Interestingly, this reminds me of the distributed cultural nation-states based on interests as described in _The Diamond Age_. The idea of non-location-based national affiliation has interested me since I read about that, and though I've read some about old Iceland's political system, I never knew they had such a thing.
> the idea of non-location-based national affiliation has interested me
Interests me too. There's got to easily be at least 10 million, 20 million people who think the way I think, but we're all spread out and surrounded by hundreds of millions of people who want to force us to do their bidding, impose their morals on us by force, and so on. Individually we couldn't stand up against a horde, but if we could become part of the same recognized affiliation and negotiate and work together voluntarily - that'd be something.
While I am now very interested in learning more about Medieval Iceland and it's government, I do wonder if some type of "federal" authority would have prevented it's demise?
Now, I am not in favor of the current heavy federal government and its power over the states here in the U.S. I think the balance between Medieval Iceland and the U.S. is to shift power back to our 50 states, and have our federal government there to do what it was originally intended: prevent what was the demise of Medieval Iceland.
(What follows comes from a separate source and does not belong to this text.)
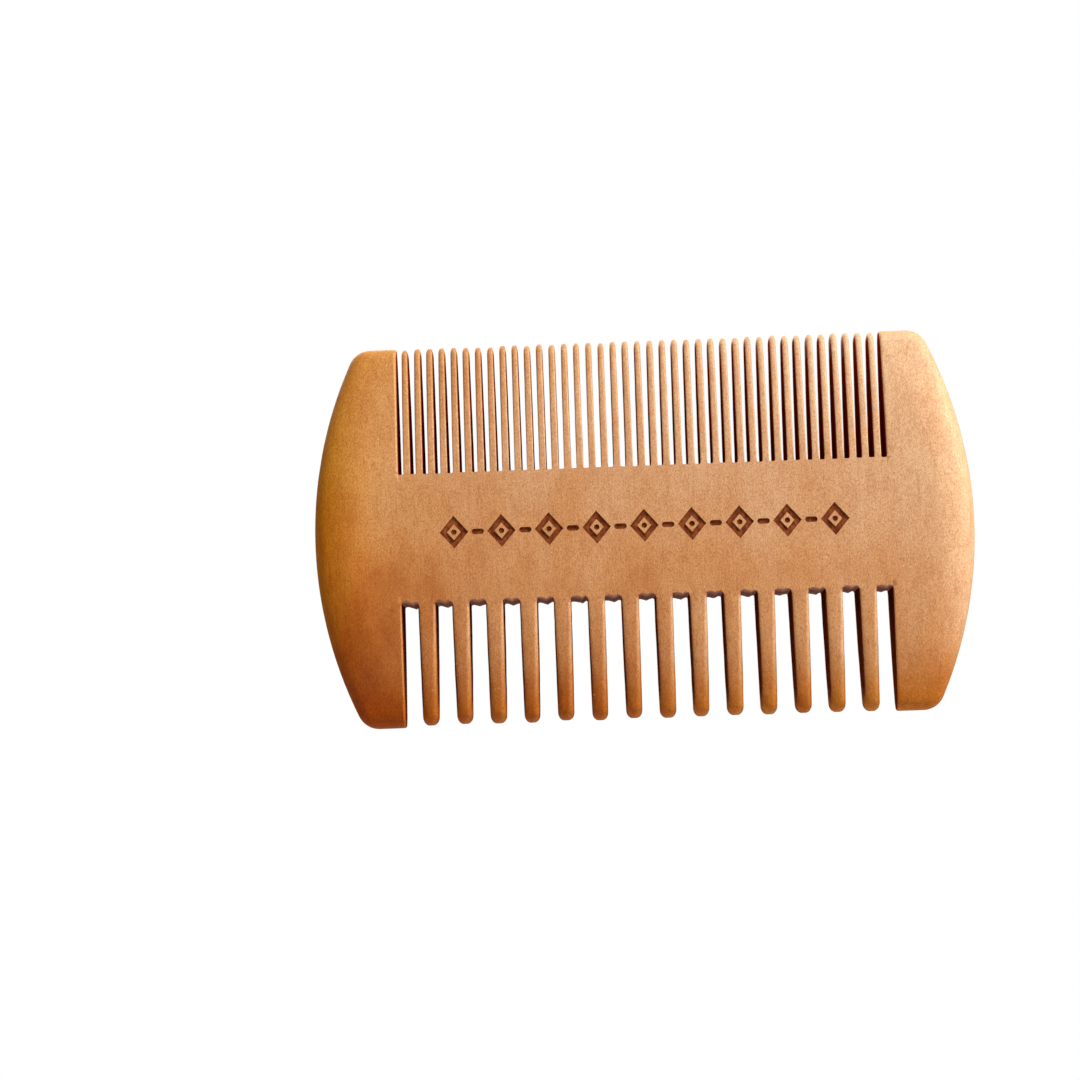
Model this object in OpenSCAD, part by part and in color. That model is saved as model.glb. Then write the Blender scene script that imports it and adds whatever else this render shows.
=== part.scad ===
// Double-sided beard comb, cut from one board of wood. Millimetres.
// X runs along the comb, Y through its thickness with the front at -Y, and Z up.
// The fine teeth point up and the wide teeth point down. The origin is under the
// middle of the comb, level with the lower ends of the two end guards.
// Each named region of the board is a solid of its own, and neighbours meet face to face.

/* [Board] */
// Length over the two end guards
comb_length = 88; // [84:0.5:100]
// Height over the ends of the guards
comb_height = 51; // [49:0.5:58]
// Thickness at the flat middle band
board_thickness = 7.4; // [6:0.1:9]
// Thickness at the tips and at the guards' outer rims
tip_thickness = 3; // [2:0.1:4]
// Height of the flat band along the middle of the front and the back
flat_band_height = 10; // [7:0.5:13]

/* [End guards] */
// Width of the toothed stretch between the two guards
toothed_width = 64.8; // [62:0.2:67]
// Radius of the curved outer edge, seen from the front
guard_edge_radius = 56; // [50:1:80]
// How much is cut off the corners at the upper and lower ends of that edge
guard_corner_cut = 1.6; // [1:0.1:2.4]
// How far in from the outer edge the rim starts to thin
rim_width = 6; // [4:0.5:8]

/* [Fine teeth] */
// Length of a fine tooth, root to tip
fine_tooth_length = 17.4; // [14:0.2:18]
// Width of the saw cut between two fine teeth
fine_slot_width = 0.72; // [0.6:0.02:0.9]
// Width of a fine tooth just below its round tip
fine_tip_width = 0.84; // [0.5:0.02:0.86]
// How far the fine tips stay below the ends of the guards
fine_tip_setback = 0.1; // [0:0.05:0.5]

/* [Wide teeth] */
// Length of a wide tooth, root to tip
wide_tooth_length = 16.1; // [13:0.1:17]
// Width of the cut between two wide teeth at their roots
wide_slot_width = 2.18; // [1.8:0.02:2.6]
// Width of a wide tooth just above its round tip
wide_tip_width = 2.1; // [1.5:0.05:2.2]
// Radius of the corners of a wide tip
wide_tip_corner_radius = 0.65; // [0.3:0.05:0.7]
// How far the wide tips stay above the ends of the guards
wide_tip_setback = 0.2; // [0:0.05:0.5]
// Height of the low ridge that the two saw cuts leave in each wide gullet
gullet_ridge_height = 0.4; // [0.1:0.05:0.8]

/* [Ornament] */
// Number of open lozenges in the engraved row
lozenge_count = 9; // [3:1:9]
// Distance from one lozenge to the next
lozenge_spacing = 6.3; // [5.6:0.1:6.8]
// Width of a lozenge
lozenge_width = 3.6; // [2.4:0.1:3.8]
// Height of a lozenge
lozenge_height = 4.2; // [3:0.1:5]
// Width of the engraved line
engraved_line = 0.6; // [0.4:0.05:0.8]
// Depth of the engraving
engraved_depth = 0.25; // [0.1:0.05:0.4]

/* [Hidden] */
$fn = 64;
large_arc_fn = 720;
rim_bevel_count = 9;
fine_count = 39;
wide_count = 14;

// How far a cutting shape reaches past what it cuts
overlap = 1;
// The two straight cuts at a guard's corner, as shares of the corner cut: how far the first has
// dropped at the corner, and where the second meets the curved edge
corner_first_drop = 0.3;
corner_second_drop = 1.1;
corner_second_reach = 0.5;

mid_z = comb_height / 2;
half_thickness = board_thickness / 2;
field_edge = toothed_width / 2;
edge_centre_x = comb_length / 2 - guard_edge_radius;
guard_corner_x = edge_centre_x + sqrt(guard_edge_radius ^ 2 - mid_z ^ 2);

wide_tip_z = wide_tip_setback;
wide_root_z = wide_tip_z + wide_tooth_length;
fine_tip_z = comb_height - fine_tip_setback;
fine_root_z = fine_tip_z - fine_tooth_length;

fine_pitch = (toothed_width - fine_slot_width) / fine_count;
fine_root_width = fine_pitch - fine_slot_width;
wide_pitch = (toothed_width - wide_slot_width) / wide_count;
wide_root_width = wide_pitch - wide_slot_width;

wood = [0.80, 0.56, 0.37];
end_grain_wood = [0.74, 0.48, 0.29];

function tooth_x(index, count, pitch) = (index - (count + 1) / 2) * pitch;
function numbered(name, i) = str(name, i < 10 ? "0" : "", i);

// Radius of the arc that thins the board from full thickness to its tip thickness
function thinning_radius(reach) =
    let (drop = half_thickness - tip_thickness / 2)
    (reach ^ 2 + drop ^ 2) / (2 * drop);

// Half of a section: full thickness at x = 0, thinning to the tip thickness at x = reach
module thinning_edge(reach) {
    radius = thinning_radius(reach);
    intersection() {
        translate([0, half_thickness - radius]) circle(r = radius, $fn = large_arc_fn);
        translate([0, radius - half_thickness]) circle(r = radius, $fn = large_arc_fn);
        translate([0, -board_thickness]) square([reach, 2 * board_thickness]);
    }
}

// Section through the thickness: a flat band, thinning upwards and downwards
module cross_section() {
    reach = mid_z - flat_band_height / 2;
    for (up = [-1, 1])
        translate([0, mid_z + up * flat_band_height / 2])
            rotate(up * 90)
                thinning_edge(reach);
    translate([-half_thickness, mid_z - flat_band_height / 2])
        square([board_thickness, flat_band_height]);
}

// The whole board before it is cut to outline
module board() {
    rotate([90, 0, 90])
        linear_extrude(comb_length, center = true)
            cross_section();
}

// The part of the board inside an outline drawn as seen from the front
module cut_from_board() {
    intersection() {
        board();
        rotate([90, 0, 0])
            linear_extrude(board_thickness + 2 * overlap, center = true)
                children();
    }
}

// Front outline of the right guard, about the middle of its height
module guard_outline() {
    cut = guard_corner_cut;
    outside_x = guard_corner_x + cut + overlap;
    difference() {
        intersection() {
            translate([edge_centre_x, 0]) circle(r = guard_edge_radius, $fn = large_arc_fn);
            translate([field_edge, -mid_z]) square([comb_length, comb_height]);
        }
        for (up = [-1, 1])
            polygon([
                [guard_corner_x - cut, up * (mid_z + overlap)],
                [guard_corner_x - cut, up * mid_z],
                [guard_corner_x, up * (mid_z - cut * corner_first_drop)],
                [guard_corner_x + cut * corner_second_reach, up * (mid_z - cut * corner_second_drop)],
                [outside_x, up * (mid_z - cut * corner_second_drop)],
                [outside_x, up * (mid_z + overlap)],
            ]);
    }
}

// What the flat bevels side by side along the rim cut away
module rim_bevels() {
    slope = (half_thickness - tip_thickness / 2) / rim_width;
    inner_end = guard_edge_radius - rim_width - overlap / slope;
    outer_end = guard_edge_radius + overlap;
    span = asin(mid_z / guard_edge_radius);
    for (k = [0 : rim_bevel_count - 1], side = [-1, 1])
        translate([edge_centre_x, 0, mid_z])
            rotate([0, span * (2 * k / (rim_bevel_count - 1) - 1), 0])
                linear_extrude(2 * comb_height, center = true)
                    polygon([
                        [inner_end, side * (half_thickness + overlap)],
                        [outer_end, side * (tip_thickness / 2 - overlap * slope)],
                        [outer_end, side * (half_thickness + overlap)],
                    ]);
}

module right_end_guard() {
    color(wood)
        difference() {
            cut_from_board() translate([0, mid_z]) guard_outline();
            rim_bevels();
        }
}

module left_end_guard() {
    mirror([1, 0, 0]) right_end_guard();
}

// One open lozenge of the engraved row
module lozenge(width, height) {
    polygon([[-width / 2, 0], [0, -height / 2], [width / 2, 0], [0, height / 2]]);
}

// Engraved row of open lozenges with a dot in each and a dash between neighbours
module ornament() {
    inner = 1 - 2 * engraved_line * sqrt(1 / lozenge_width ^ 2 + 1 / lozenge_height ^ 2);
    dash = lozenge_spacing - lozenge_width - 2 * engraved_line;
    for (i = [1 : lozenge_count])
        translate([tooth_x(i, lozenge_count, lozenge_spacing), 0]) {
            difference() {
                lozenge(lozenge_width, lozenge_height);
                lozenge(lozenge_width * inner, lozenge_height * inner);
            }
            circle(d = engraved_line);
        }
    for (i = [1 : lozenge_count - 1])
        translate([tooth_x(i, lozenge_count - 1, lozenge_spacing), 0])
            square([dash, engraved_line], center = true);
}

// Front outline of the spine: straight above, with a low ridge in each gullet below
module spine_outline() {
    gullets = [for (i = [0 : wide_count]) -field_edge + wide_slot_width / 2 + i * wide_pitch];
    lower_edge = [for (x = gullets) each [
        [x - wide_slot_width / 2, wide_root_z],
        [x, wide_root_z - gullet_ridge_height],
        [x + wide_slot_width / 2, wide_root_z],
    ]];
    polygon(concat(lower_edge, [[field_edge, fine_root_z], [-field_edge, fine_root_z]]));
}

module spine() {
    color(wood)
        difference() {
            cut_from_board() spine_outline();
            translate([0, engraved_depth - half_thickness, mid_z])
                rotate([90, 0, 0])
                    linear_extrude(engraved_depth + overlap)
                        ornament();
        }
}

// Front outline of a fine tooth, from its root up to its round tip
module fine_outline() {
    shoulder = fine_tooth_length - fine_tip_width / 2;
    polygon([
        [-fine_root_width / 2, 0],
        [fine_root_width / 2, 0],
        [fine_tip_width / 2, shoulder],
        [-fine_tip_width / 2, shoulder],
    ]);
    translate([0, shoulder]) circle(d = fine_tip_width);
}

module fine_tooth(index) {
    color(wood)
        cut_from_board()
            translate([tooth_x(index, fine_count, fine_pitch), fine_root_z])
                fine_outline();
}

// What is trimmed off a wide tip to round its right-hand corner
module tip_corner_trim() {
    reach = wide_tip_corner_radius + overlap;
    translate([wide_tip_width / 2 - wide_tip_corner_radius, wide_tip_corner_radius - wide_tooth_length])
        difference() {
            translate([0, -reach]) square([reach, reach]);
            circle(r = wide_tip_corner_radius);
        }
}

// Front outline of a wide tooth, from its root down to its blunt round tip
module wide_outline() {
    shoulder = wide_tooth_length - wide_tip_corner_radius;
    difference() {
        polygon([
            [-wide_root_width / 2, 0],
            [wide_root_width / 2, 0],
            [wide_tip_width / 2, -shoulder],
            [wide_tip_width / 2, -wide_tooth_length],
            [-wide_tip_width / 2, -wide_tooth_length],
            [-wide_tip_width / 2, -shoulder],
        ]);
        tip_corner_trim();
        mirror([1, 0]) tip_corner_trim();
    }
}

module wide_tooth(index) {
    color(end_grain_wood)
        cut_from_board()
            translate([tooth_x(index, wide_count, wide_pitch), wide_root_z])
                wide_outline();
}

spine();
left_end_guard();
right_end_guard();
for (i = [1 : wide_count])
    wide_tooth(i);
for (i = [1 : fine_count])
    fine_tooth(i);
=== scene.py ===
"""Looks of the double-sided beard comb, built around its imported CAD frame.

Every piece stands for one CAD node: the spine, the two end guards and each tooth. They are regions of
one board of oiled wood, so neighbouring pieces share their meeting planes and their surfaces run on
from one to the next. Shapes are worked out in millimetres and turned into metres when a mesh is made.
"""

import math
import random

import bmesh
import bpy
from mathutils import Matrix, Vector


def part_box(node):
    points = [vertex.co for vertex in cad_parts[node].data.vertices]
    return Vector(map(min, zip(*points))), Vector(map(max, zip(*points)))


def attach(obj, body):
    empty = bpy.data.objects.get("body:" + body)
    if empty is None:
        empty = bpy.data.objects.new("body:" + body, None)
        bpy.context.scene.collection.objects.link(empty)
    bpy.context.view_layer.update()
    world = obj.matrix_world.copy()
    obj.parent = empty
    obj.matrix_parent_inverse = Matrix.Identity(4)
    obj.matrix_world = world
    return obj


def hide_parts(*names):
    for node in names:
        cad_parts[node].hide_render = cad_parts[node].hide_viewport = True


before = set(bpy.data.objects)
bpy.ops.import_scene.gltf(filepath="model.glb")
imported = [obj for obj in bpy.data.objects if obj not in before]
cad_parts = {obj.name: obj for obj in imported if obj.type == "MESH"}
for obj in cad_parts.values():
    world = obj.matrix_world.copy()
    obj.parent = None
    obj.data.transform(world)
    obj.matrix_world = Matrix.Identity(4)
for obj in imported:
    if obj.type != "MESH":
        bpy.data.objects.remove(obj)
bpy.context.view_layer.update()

MM = 0.001


def box_in_mm(node):
    """The lowest and the highest corner of a CAD node, in millimetres."""
    low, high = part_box(node)
    return low / MM, high / MM


# The board, in millimetres, from the CAD frame
GUARD_LOW, GUARD_HIGH = box_in_mm("right_end_guard")
SPINE_HIGH = box_in_mm("spine")[1]
HALF_LENGTH = GUARD_HIGH.x
HALF_FIELD = GUARD_LOW.x
MID_Z = (GUARD_LOW.z + GUARD_HIGH.z) / 2
HALF_HEIGHT = (GUARD_HIGH.z - GUARD_LOW.z) / 2
HALF_THICKNESS = SPINE_HIGH.y
WIDE_NODES = sorted(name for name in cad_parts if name.startswith("wide_tooth_"))
FINE_NODES = sorted(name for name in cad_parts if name.startswith("fine_tooth_"))
WIDE_ROOT_Z = box_in_mm(WIDE_NODES[0])[1].z
FINE_ROOT_Z = box_in_mm(FINE_NODES[0])[0].z

# How the board is sanded thinner
TIP_HALF_THICKNESS = 1.5
HALF_FLAT_BAND = 5.0
THINNING_REACH = HALF_HEIGHT - HALF_FLAT_BAND
THINNING_DROP = HALF_THICKNESS - TIP_HALF_THICKNESS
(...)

Its demise was the introduction of the involuntary church tithe which forced the free farmers to pay the chieftain. This create a capture audience, allow cheftains to concentrate their power, and create a less competitive market for law and abritation.
A "federal" authority would concentrate and centralize power and create the same situation exactly the opposite of what we want.
Thanks for that clarity and helping me arrive to that answer more quickly. I would have eventually got there when I started loading information about this history tonight.
Intriguing that this history isn't referenced more often.